▶ [STATED EXERCISE]: Each line below should be quoted exactly, please.
——————————
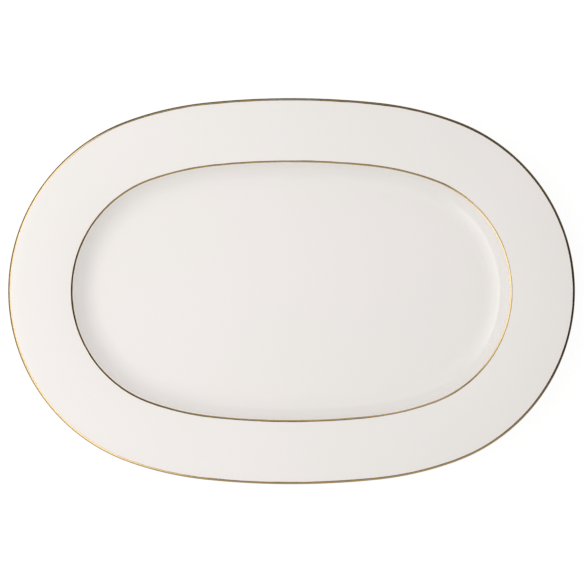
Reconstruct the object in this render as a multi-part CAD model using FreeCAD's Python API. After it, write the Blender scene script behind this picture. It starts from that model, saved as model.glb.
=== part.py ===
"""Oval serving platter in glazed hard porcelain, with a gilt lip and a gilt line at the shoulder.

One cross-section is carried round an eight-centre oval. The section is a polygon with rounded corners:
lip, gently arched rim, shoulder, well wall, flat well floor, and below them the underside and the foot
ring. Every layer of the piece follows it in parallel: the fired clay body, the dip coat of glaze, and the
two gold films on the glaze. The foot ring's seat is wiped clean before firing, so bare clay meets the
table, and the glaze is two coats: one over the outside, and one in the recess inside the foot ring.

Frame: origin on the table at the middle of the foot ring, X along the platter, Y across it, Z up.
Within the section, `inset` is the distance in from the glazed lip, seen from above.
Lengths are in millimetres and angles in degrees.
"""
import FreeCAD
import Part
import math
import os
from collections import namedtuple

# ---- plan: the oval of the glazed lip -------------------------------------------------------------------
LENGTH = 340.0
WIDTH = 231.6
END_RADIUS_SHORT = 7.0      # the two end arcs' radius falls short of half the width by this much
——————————
▶ [COMPLETE RESPONSE]:
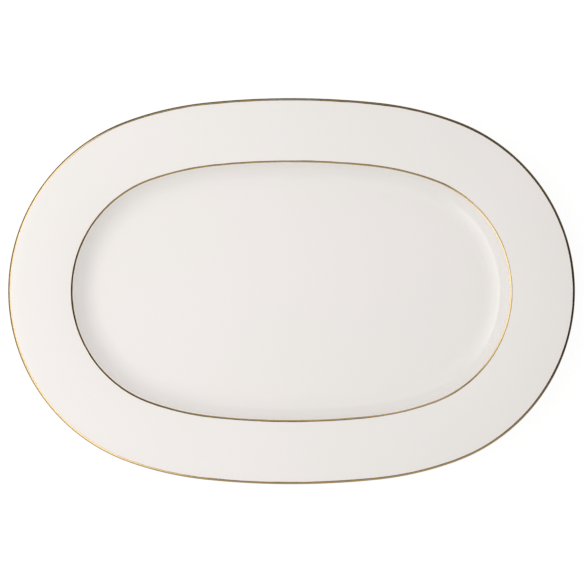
Reconstruct the object in this render as a multi-part CAD model using FreeCAD's Python API. After it, write the Blender scene script behind this picture. It starts from that model, saved as model.glb.
=== part.py ===
"""Oval serving platter in glazed hard porcelain, with a gilt lip and a gilt line at the shoulder.

One cross-section is carried round an eight-centre oval. The section is a polygon with rounded corners:
lip, gently arched rim, shoulder, well wall, flat well floor, and below them the underside and the foot
ring. Every layer of the piece follows it in parallel: the fired clay body, the dip coat of glaze, and the
two gold films on the glaze. The foot ring's seat is wiped clean before firing, so bare clay meets the
table, and the glaze is two coats: one over the outside, and one in the recess inside the foot ring.

Frame: origin on the table at the middle of the foot ring, X along the platter, Y across it, Z up.
Within the section, `inset` is the distance in from the glazed lip, seen from above.
Lengths are in millimetres and angles in degrees.
"""
import FreeCAD
import Part
import math
import os
from collections import namedtuple

# ---- plan: the oval of the glazed lip -------------------------------------------------------------------
LENGTH = 340.0
WIDTH = 231.6
END_RADIUS_SHORT = 7.0      # the two end arcs' radius falls short of half the width by this much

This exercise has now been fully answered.